■ **THE PROBLEM**: Present the following data again exactly as it is shown.
** start INFORMATION SUPPLIED **
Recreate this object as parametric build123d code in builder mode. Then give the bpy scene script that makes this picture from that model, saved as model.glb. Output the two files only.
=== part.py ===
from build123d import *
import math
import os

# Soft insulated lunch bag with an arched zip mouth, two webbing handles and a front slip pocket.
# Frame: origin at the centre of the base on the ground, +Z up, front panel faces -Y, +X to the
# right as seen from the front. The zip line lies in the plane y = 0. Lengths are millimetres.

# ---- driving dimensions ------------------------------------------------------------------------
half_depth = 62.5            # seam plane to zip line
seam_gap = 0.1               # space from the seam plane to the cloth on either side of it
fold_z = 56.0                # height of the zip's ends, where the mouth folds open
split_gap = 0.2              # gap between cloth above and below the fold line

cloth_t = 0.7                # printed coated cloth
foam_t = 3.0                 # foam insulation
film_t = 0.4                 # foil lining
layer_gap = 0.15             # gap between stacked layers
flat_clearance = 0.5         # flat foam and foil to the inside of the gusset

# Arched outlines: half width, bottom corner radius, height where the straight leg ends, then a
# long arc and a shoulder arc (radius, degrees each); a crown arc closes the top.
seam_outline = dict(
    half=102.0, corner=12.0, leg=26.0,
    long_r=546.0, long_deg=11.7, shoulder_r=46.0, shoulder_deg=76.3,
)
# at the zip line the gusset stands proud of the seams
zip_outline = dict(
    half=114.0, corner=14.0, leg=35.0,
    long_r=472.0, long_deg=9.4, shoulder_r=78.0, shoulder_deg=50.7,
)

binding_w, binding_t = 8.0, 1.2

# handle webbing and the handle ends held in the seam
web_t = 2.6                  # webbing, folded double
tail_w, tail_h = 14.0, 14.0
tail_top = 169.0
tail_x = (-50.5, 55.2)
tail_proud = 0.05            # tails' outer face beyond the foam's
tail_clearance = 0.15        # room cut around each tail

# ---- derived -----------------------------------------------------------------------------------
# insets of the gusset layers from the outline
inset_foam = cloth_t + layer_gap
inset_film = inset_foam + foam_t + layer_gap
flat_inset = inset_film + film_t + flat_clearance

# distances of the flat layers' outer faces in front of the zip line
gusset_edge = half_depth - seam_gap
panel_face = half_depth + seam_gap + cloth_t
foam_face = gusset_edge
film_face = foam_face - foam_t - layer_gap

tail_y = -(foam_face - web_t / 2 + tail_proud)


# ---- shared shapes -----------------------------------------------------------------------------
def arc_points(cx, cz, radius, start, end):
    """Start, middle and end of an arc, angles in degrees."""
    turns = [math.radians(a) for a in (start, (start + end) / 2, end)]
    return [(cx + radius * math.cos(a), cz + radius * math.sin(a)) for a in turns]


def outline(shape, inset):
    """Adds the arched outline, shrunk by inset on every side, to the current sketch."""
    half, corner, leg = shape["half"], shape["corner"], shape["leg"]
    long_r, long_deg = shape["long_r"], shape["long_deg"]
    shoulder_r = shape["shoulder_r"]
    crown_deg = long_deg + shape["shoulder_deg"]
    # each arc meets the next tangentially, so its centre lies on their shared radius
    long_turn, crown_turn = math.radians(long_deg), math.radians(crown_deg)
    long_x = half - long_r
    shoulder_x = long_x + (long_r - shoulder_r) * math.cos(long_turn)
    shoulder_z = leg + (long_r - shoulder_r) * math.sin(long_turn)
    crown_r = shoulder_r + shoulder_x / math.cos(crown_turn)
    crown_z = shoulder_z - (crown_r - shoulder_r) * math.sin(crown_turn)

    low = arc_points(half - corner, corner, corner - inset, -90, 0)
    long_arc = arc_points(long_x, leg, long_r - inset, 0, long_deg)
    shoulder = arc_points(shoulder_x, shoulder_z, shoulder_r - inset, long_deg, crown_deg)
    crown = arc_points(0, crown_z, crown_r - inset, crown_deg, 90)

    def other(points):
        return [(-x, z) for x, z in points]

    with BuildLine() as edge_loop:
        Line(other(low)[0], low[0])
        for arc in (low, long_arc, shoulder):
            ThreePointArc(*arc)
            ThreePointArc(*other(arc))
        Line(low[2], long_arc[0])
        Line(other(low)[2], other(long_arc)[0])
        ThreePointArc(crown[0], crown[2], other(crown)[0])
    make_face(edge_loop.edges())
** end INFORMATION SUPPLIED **
■ **EXERCISE RESPONSE**:
Recreate this object as parametric build123d code in builder mode. Then give the bpy scene script that makes this picture from that model, saved as model.glb. Output the two files only.
=== part.py ===
from build123d import *
import math
import os

# Soft insulated lunch bag with an arched zip mouth, two webbing handles and a front slip pocket.
# Frame: origin at the centre of the base on the ground, +Z up, front panel faces -Y, +X to the
# right as seen from the front. The zip line lies in the plane y = 0. Lengths are millimetres.

# ---- driving dimensions ------------------------------------------------------------------------
half_depth = 62.5            # seam plane to zip line
seam_gap = 0.1               # space from the seam plane to the cloth on either side of it
fold_z = 56.0                # height of the zip's ends, where the mouth folds open
split_gap = 0.2              # gap between cloth above and below the fold line

cloth_t = 0.7                # printed coated cloth
foam_t = 3.0                 # foam insulation
film_t = 0.4                 # foil lining
layer_gap = 0.15             # gap between stacked layers
flat_clearance = 0.5         # flat foam and foil to the inside of the gusset

# Arched outlines: half width, bottom corner radius, height where the straight leg ends, then a
# long arc and a shoulder arc (radius, degrees each); a crown arc closes the top.
seam_outline = dict(
    half=102.0, corner=12.0, leg=26.0,
    long_r=546.0, long_deg=11.7, shoulder_r=46.0, shoulder_deg=76.3,
)
# at the zip line the gusset stands proud of the seams
zip_outline = dict(
    half=114.0, corner=14.0, leg=35.0,
    long_r=472.0, long_deg=9.4, shoulder_r=78.0, shoulder_deg=50.7,
)

binding_w, binding_t = 8.0, 1.2

# handle webbing and the handle ends held in the seam
web_t = 2.6                  # webbing, folded double
tail_w, tail_h = 14.0, 14.0
tail_top = 169.0
tail_x = (-50.5, 55.2)
tail_proud = 0.05            # tails' outer face beyond the foam's
tail_clearance = 0.15        # room cut around each tail

# ---- derived -----------------------------------------------------------------------------------
# insets of the gusset layers from the outline
inset_foam = cloth_t + layer_gap
inset_film = inset_foam + foam_t + layer_gap
flat_inset = inset_film + film_t + flat_clearance

# distances of the flat layers' outer faces in front of the zip line
gusset_edge = half_depth - seam_gap
panel_face = half_depth + seam_gap + cloth_t
foam_face = gusset_edge
film_face = foam_face - foam_t - layer_gap

tail_y = -(foam_face - web_t / 2 + tail_proud)


# ---- shared shapes -----------------------------------------------------------------------------
def arc_points(cx, cz, radius, start, end):
    """Start, middle and end of an arc, angles in degrees."""
    turns = [math.radians(a) for a in (start, (start + end) / 2, end)]
    return [(cx + radius * math.cos(a), cz + radius * math.sin(a)) for a in turns]


def outline(shape, inset):
    """Adds the arched outline, shrunk by inset on every side, to the current sketch."""
    half, corner, leg = shape["half"], shape["corner"], shape["leg"]
    long_r, long_deg = shape["long_r"], shape["long_deg"]
    shoulder_r = shape["shoulder_r"]
    crown_deg = long_deg + shape["shoulder_deg"]
    # each arc meets the next tangentially, so its centre lies on their shared radius
    long_turn, crown_turn = math.radians(long_deg), math.radians(crown_deg)
    long_x = half - long_r
    shoulder_x = long_x + (long_r - shoulder_r) * math.cos(long_turn)
    shoulder_z = leg + (long_r - shoulder_r) * math.sin(long_turn)
    crown_r = shoulder_r + shoulder_x / math.cos(crown_turn)
    crown_z = shoulder_z - (crown_r - shoulder_r) * math.sin(crown_turn)

    low = arc_points(half - corner, corner, corner - inset, -90, 0)
    long_arc = arc_points(long_x, leg, long_r - inset, 0, long_deg)
    shoulder = arc_points(shoulder_x, shoulder_z, shoulder_r - inset, long_deg, crown_deg)
    crown = arc_points(0, crown_z, crown_r - inset, crown_deg, 90)

    def other(points):
        return [(-x, z) for x, z in points]

    with BuildLine() as edge_loop:
        Line(other(low)[0], low[0])
        for arc in (low, long_arc, shoulder):
            ThreePointArc(*arc)
            ThreePointArc(*other(arc))
        Line(low[2], long_arc[0])
        Line(other(low)[2], other(long_arc)[0])
        ThreePointArc(crown[0], crown[2], other(crown)[0])
    make_face(edge_loop.edges())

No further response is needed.